Directions for this task: In the listing below, find the line with "return rounded([(side *", then repeat exactly every line from the top through that one.

----- Source excerpt

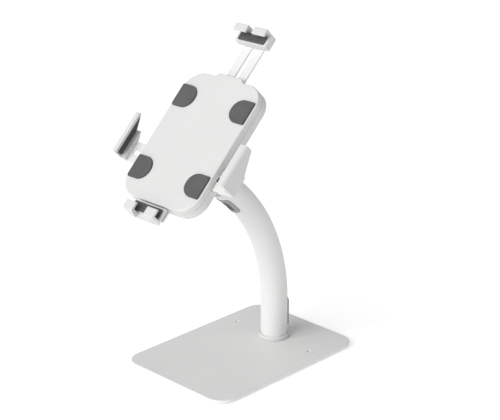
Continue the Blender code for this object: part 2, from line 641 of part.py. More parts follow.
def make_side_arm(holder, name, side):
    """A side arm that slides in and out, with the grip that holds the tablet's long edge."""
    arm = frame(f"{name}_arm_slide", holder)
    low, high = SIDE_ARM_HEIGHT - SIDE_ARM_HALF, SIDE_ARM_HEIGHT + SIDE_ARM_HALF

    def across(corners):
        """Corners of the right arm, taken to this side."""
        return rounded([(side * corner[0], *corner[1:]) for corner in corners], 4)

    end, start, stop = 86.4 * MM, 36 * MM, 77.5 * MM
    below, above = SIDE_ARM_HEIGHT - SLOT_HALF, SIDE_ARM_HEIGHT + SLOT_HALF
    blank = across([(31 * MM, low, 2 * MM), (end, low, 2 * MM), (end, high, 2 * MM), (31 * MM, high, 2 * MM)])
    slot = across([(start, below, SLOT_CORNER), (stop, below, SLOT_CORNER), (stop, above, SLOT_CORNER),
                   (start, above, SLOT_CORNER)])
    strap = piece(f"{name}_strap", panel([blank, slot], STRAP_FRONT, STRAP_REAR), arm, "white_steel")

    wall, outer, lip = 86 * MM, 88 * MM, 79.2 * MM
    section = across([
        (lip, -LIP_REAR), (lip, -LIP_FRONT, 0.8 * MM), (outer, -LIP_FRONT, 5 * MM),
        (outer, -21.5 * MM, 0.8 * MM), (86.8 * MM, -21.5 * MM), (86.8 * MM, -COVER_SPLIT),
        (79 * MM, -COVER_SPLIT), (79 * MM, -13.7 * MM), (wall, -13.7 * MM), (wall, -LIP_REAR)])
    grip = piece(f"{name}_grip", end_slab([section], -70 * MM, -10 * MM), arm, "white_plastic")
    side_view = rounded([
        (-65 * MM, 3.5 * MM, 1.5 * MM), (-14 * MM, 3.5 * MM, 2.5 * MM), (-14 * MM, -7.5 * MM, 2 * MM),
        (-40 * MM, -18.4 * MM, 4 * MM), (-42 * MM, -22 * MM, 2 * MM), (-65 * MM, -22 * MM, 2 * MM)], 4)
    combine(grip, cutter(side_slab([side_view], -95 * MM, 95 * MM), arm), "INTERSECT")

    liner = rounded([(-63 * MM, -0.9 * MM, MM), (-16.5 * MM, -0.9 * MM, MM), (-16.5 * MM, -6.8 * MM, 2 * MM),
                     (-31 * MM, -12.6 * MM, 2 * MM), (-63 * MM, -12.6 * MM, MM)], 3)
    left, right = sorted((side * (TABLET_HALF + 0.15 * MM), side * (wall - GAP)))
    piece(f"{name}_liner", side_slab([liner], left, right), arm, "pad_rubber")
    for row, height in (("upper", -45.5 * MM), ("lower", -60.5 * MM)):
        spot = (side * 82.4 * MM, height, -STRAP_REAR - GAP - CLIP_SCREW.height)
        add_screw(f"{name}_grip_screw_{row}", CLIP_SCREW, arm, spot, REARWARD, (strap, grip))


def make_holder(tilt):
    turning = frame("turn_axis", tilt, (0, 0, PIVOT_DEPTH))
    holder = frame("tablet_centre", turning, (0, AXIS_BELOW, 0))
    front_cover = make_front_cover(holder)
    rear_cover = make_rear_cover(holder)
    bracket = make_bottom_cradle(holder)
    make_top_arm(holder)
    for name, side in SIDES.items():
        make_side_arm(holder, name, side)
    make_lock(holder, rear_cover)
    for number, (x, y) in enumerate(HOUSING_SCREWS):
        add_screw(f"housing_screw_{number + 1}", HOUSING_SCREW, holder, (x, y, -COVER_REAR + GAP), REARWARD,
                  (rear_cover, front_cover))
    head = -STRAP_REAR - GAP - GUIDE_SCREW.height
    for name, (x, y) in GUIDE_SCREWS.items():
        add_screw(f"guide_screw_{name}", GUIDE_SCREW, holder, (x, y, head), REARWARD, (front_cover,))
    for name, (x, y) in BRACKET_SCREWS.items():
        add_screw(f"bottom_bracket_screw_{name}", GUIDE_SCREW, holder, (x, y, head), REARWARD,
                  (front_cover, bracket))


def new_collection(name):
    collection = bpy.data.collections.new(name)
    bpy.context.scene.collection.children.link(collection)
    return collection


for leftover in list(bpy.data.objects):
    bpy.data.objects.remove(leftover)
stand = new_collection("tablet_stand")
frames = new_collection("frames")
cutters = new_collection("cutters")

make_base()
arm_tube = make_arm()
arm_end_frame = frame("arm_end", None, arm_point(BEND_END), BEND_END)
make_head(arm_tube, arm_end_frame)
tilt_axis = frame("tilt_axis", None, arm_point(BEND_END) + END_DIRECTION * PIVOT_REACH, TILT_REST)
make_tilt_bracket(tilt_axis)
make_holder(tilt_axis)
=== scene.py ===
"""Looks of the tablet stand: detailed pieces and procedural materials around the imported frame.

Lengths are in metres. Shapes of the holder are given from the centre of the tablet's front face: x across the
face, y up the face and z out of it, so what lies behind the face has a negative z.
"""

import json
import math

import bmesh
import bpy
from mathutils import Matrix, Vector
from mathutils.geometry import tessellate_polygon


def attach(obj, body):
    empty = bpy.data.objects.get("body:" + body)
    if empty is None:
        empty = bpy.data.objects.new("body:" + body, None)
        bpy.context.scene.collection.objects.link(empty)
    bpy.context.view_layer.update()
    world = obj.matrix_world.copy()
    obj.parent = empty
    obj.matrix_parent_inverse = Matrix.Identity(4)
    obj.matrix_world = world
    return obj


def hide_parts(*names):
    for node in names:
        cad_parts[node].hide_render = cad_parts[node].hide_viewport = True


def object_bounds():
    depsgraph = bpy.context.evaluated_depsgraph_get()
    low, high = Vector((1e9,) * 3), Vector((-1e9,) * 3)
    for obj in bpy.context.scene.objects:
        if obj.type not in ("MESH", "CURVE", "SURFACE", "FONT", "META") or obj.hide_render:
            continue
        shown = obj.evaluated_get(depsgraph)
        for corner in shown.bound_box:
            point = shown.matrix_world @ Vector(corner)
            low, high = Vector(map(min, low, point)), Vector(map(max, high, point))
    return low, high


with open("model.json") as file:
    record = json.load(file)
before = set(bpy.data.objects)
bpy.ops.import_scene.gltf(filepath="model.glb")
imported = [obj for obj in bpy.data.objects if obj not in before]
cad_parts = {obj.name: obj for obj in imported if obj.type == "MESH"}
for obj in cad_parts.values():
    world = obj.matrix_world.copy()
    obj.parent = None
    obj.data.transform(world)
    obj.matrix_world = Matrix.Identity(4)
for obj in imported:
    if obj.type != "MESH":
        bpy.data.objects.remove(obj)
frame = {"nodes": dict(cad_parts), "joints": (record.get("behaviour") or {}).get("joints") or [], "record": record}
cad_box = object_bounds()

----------

The completed task:
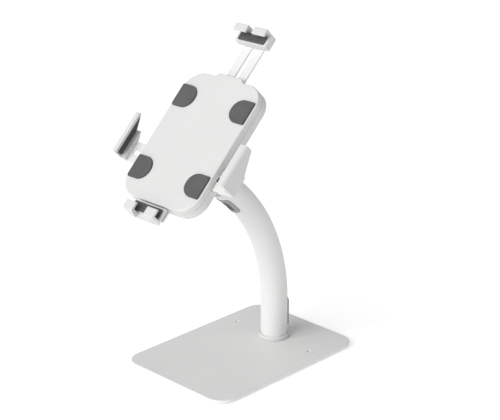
Continue the Blender code for this object: part 2, from line 641 of part.py. More parts follow.
def make_side_arm(holder, name, side):
    """A side arm that slides in and out, with the grip that holds the tablet's long edge."""
    arm = frame(f"{name}_arm_slide", holder)
    low, high = SIDE_ARM_HEIGHT - SIDE_ARM_HALF, SIDE_ARM_HEIGHT + SIDE_ARM_HALF

    def across(corners):
        """Corners of the right arm, taken to this side."""
        return rounded([(side * corner[0], *corner[1:]) for corner in corners], 4)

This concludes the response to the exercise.